Cloud-like agility is particularly important for modern workloads for several reasons:
- Its difficult to ascertain the correct footprint up-front when planning the deployment of a new workload. To avoid further delays from re-configuring systems, IT teams will often over-provision resources for an application, leading to wasteful spending and poor utilization levels.
- Modern workloads are highly dynamic, and even if you guessed reasonably well up-front, you’ll soon find that the workload will require more or less resources than initially deployed. That means you’re either scrambling to upgrade the cluster, or you have valuable resources that are left idle.
- Data growth is unpredictable and in many cases it can grow exponentially. IT teams are constantly stressed to respond as quickly as they can to meet the needs of the business. But provisioning new servers is not a quick task and can result in missed SLAs to the organization.
- As the value of big data grows within enterprises, so does the number and size of the workloads being deployed. This leads to multiple application clusters being created, increasing the inflexibility of the infrastructure as resources become “siloed” in separate clusters.
- Scale-out architectures often contain 1000’s of disk drives, and failures are not just anticipated, they are expected. Responding to server or disk failures is a manual effort, leading to downtime and slow application performance until the repair is completed.
Composable Infrastructure Explained
You may have heard the term, “Infrastructure as Code”. That’s essentially what Composable Infrastructure is. It allows you to create the infrastructure you want by software command (either GUI or API). Let’s take a closer look.
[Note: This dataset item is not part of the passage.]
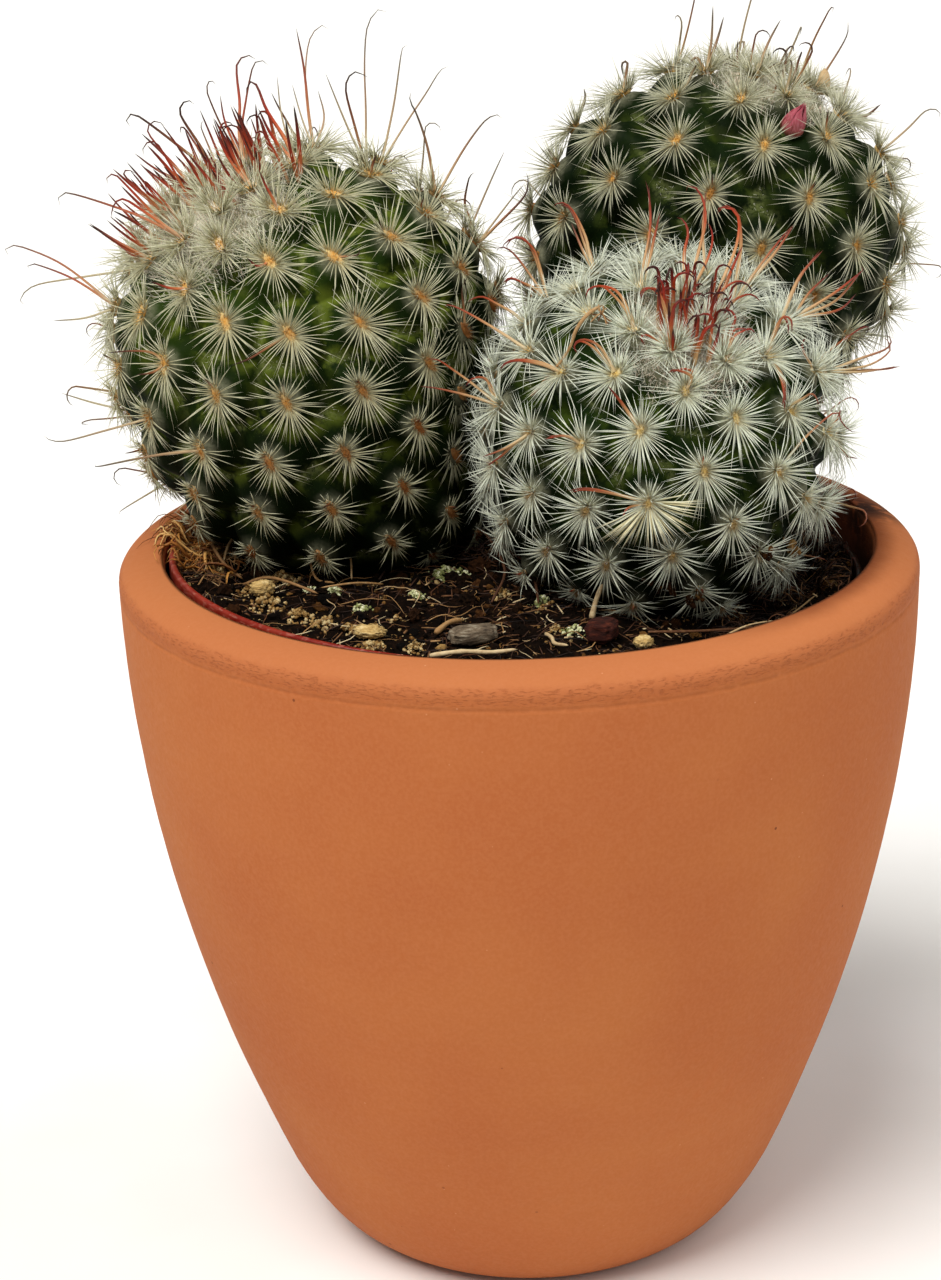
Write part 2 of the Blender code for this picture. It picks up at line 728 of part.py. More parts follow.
def flower_bud():
    """A closed bud with its petals as ridges, pointed at the tip."""
    start, way = BACK.bud
    sides = 2 * BUD_PETALS
    points, faces = [Vector((0, 0, 0))], []
    for along, share in BUD_OUTLINE:
        for k in range(sides):
            angle = math.pi * k / BUD_PETALS + 0.5 * along
            radius = BUD_RADIUS * share * (1.0 if k % 2 else 0.8)
            points.append(Vector((radius * math.cos(angle), radius * math.sin(angle), BUD_LENGTH * along)))
    points.append(Vector((0, 0, BUD_LENGTH)))
    for k in range(sides):
        after = (k + 1) % sides
        faces.append((0, 1 + after, 1 + k))
        for ring in range(len(BUD_OUTLINE) - 1):
            a, b = 1 + ring * sides, 1 + (ring + 1) * sides
            faces += [(a + k, a + after, b + after), (a + k, b + after, b + k)]
        last = 1 + (len(BUD_OUTLINE) - 1) * sides
        faces.append((last + k, last + after, len(points) - 1))
    bm = mesh_of(points, faces)
    turn = way.to_track_quat("Z", "Y").to_matrix().to_4x4()
    bmesh.ops.transform(bm, matrix=Matrix.Translation(start) @ turn, verts=bm.verts)
    add_object("flower_bud", bm, material("petal_pink", (0.55, 0.09, 0.14, 1), 0.6), 60)


def main():
    clear_scene()
    set_seams()
    set_bud()
    cover_pot()
    nursery_pot()
    soil()
    cactus_heads()
    flower_bud()
    for seed, piece in enumerate(LOOSE_PIECES):
        loose_piece(*piece, seed)


main()
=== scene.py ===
import math

import bmesh
import bpy
import numpy as np
from mathutils import Matrix, Vector, noise


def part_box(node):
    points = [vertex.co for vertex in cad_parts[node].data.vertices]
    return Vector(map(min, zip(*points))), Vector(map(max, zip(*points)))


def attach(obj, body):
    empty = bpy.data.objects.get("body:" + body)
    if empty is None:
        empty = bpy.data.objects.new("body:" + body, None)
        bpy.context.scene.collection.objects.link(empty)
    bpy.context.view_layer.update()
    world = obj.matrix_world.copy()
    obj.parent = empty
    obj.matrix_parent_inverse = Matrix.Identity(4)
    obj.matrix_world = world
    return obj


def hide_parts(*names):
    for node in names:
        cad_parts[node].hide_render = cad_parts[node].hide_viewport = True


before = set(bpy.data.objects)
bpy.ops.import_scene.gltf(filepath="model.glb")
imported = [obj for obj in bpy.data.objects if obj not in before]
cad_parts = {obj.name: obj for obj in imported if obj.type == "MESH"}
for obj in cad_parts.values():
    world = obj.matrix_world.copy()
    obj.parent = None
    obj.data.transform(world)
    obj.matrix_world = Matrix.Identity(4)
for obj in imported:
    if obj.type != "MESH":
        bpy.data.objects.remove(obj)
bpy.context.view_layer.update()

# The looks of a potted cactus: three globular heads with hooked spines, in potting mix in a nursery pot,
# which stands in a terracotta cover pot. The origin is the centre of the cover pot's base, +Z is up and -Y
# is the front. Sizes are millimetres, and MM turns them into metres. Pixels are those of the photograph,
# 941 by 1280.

MM = 0.001

# Camera
PHOTO_SIZE = (941.0, 1280.0)
CAMERA_PLACE = np.array((0.0, -421.9, 246.6))
CAMERA_YAW = math.radians(-1.027)
CAMERA_PITCH = math.radians(19.819)
CAMERA_ROLL = math.radians(-1.643)
CAMERA_LENS = 82.69
SENSOR = 36.0
FOCAL_PIXELS = CAMERA_LENS / SENSOR * PHOTO_SIZE[1]

# Floor: half its width, in metres
FLOOR_HALF = 12.0

# Terracotta cover pot. Its wall's radius falls by WALL_TAPER down to the rounded corner, and CORNER_PULL is
# that corner's control point. INNER_CORNER is the width and height of the corner inside.
RIM_RADIUS = 60.0
POT_HEIGHT = 110.9
BASE_RADIUS = 27.3
LIP_WIDTH = 6.7
LIP_DROP = 3.3
WALL_TOP = POT_HEIGHT - LIP_DROP
CORNER_TOP = 13.2
CORNER_PULL = (33.5, 0.8)
WALL_TAPER = 20.7
WALL_BOW = 1.95
WALL_THICKNESS = 6.7
INNER_INSET = 0.25
INNER_CORNER = (7.0, 5.0)
FLOOR_THICKNESS = 9.0
POT_SIDES = 256
ROUGH_BAND = (106.2, 109.3)
GROOVE_LEVEL = 105.6

# Plastic nursery pot. Its rim falls by LINER_SLOPE in the level direction LINER_LEAN
LINER_OFFSET = (-0.4, 0.0)
LINER_FLOOR = 16.8
LINER_BASE_RADIUS = 33.0
LINER_WALL_TOP_RADIUS = 48.6
LINER_LIP_RADIUS = 52.0
LINER_SLOPE = 0.055
LINER_LEAN = (0.9, 0.436)
LINER_TOP = 111.2
LINER_LIP_HEIGHT = 5.0
LINER_LIP_BASE = LINER_TOP - LINER_LIP_HEIGHT
LINER_WALL = 1.0
LINER_SIDES = 200
DRAIN_HOLES = 4
DRAIN_RADIUS = 4.0
DRAIN_CIRCLE = 18.0

# Potting mix. The reaches are measured from the nursery pot's axis
SOIL_LEVEL = 107.2
SOIL_EDGE_RADIUS = 47.9
SOIL_FALL_RIGHT = 5.5
SOIL_RELIEF = 1.1
SOIL_REACH = 50.3
SOIL_CELLS = 150
LOOSE_BED_BLEND = 3.0
CRUMB_REACH = 50.6
CHAFF_REACH = 49.5
FIBRE_REACH = 48.5
LAID_REACH = 50.4
GAP = 0.35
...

To employ SCI, you start by disaggregating the components of a physical server into separate pools of resources. For example, rather than using standard servers with internal drives as the fundamental component of a scale-out infrastructure, you would use disk-lite servers (only enough disk to boot) to create a compute pool, and JBOD’s (Just a Bunch Of Disks) for a storage pool.
With SCI, you can attach any drive to any server, effectively “composing” servers and clusters that are optimized for the needs of a particular workload. If a workload needs additional compute or storage resources, its as easy as a few keyboard clicks to add more to the cluster. Once a workload is complete, these resources can be returned to the pool for use by other applications. This composition and re-composition happens under software control, which is fast and doesn’t require anyone to physically touch or re-configure any of the equipment. Resources are no longer trapped in separate silos.
Since the servers and drives are physically separated in a SCI architecture, there must be a way to physically connect them together. This comes in the form of an “adapter”, such as a SAS-to-Ethernet bridge. The adapter would connect to the JBODs via the SAS ports, and to the top-of-rack switch using Ethernet. Since the servers are also connected to the top-of-rack switch, you now have a fabric which can connect any drive to any server. If this fabric is sufficiently fast (e.g. 10GigE for the ToR switch), the performance will be identical to a bare metal server with Direct Attached Storage. Equally important, everything is indistinguishable from a standard server to the software running on it, so no changes are required to the application stack. Server composition would happen within a rack (using the adapter and ToR switch), while clusters can span multiple racks.
Implementing SCI doesn’t require a “fork-lift” upgrade where you have to replace your existing servers to take advantage of it. Rather, you simply start deploying new racks using the SCI architecture, and they work perfectly with your existing, standard servers. You can even combine standard servers and “composed” servers in the same cluster. As you upgrade your existing equipment as part of a lifecycle refresh, you would replace them with the disaggregated components.
Composable Infrastructure vs. Virtualization
How does Composable Infrastructure compare with “server virtualization”? Both SCI and server virtualization help IT optimize data center resource utilization, but they are very different in how they achieve that. One works from the top down, while the other from the bottom up.
Server virtualization lets you effectively “slice” a physical server into multiple virtual servers, or “virtual machines” (VM’s). This consolidation is great for applications that easily fit on a single server, or more accurately, on a fraction of a server. The benefit is that you can reduce the number of servers required to run these applications, and you get more value from each of the servers.
Composable Infrastructure, on the other hand, works by combining separate compute and storage resources into “physical” servers and clusters under software control. This allows you to optimize the servers or clusters for each workload, and adjust them quickly and easily as needed. The result is a much more efficient use of data center resources.
Another difference is that virtualization’s abstraction layer adds significant overheard, so a good amount of your processing power is used just for enabling virtualization, and not for your applications. With SCI, you are composing physical servers and clusters that provide bare metal performance for the workloads you run on them – no processing power is lost in the process.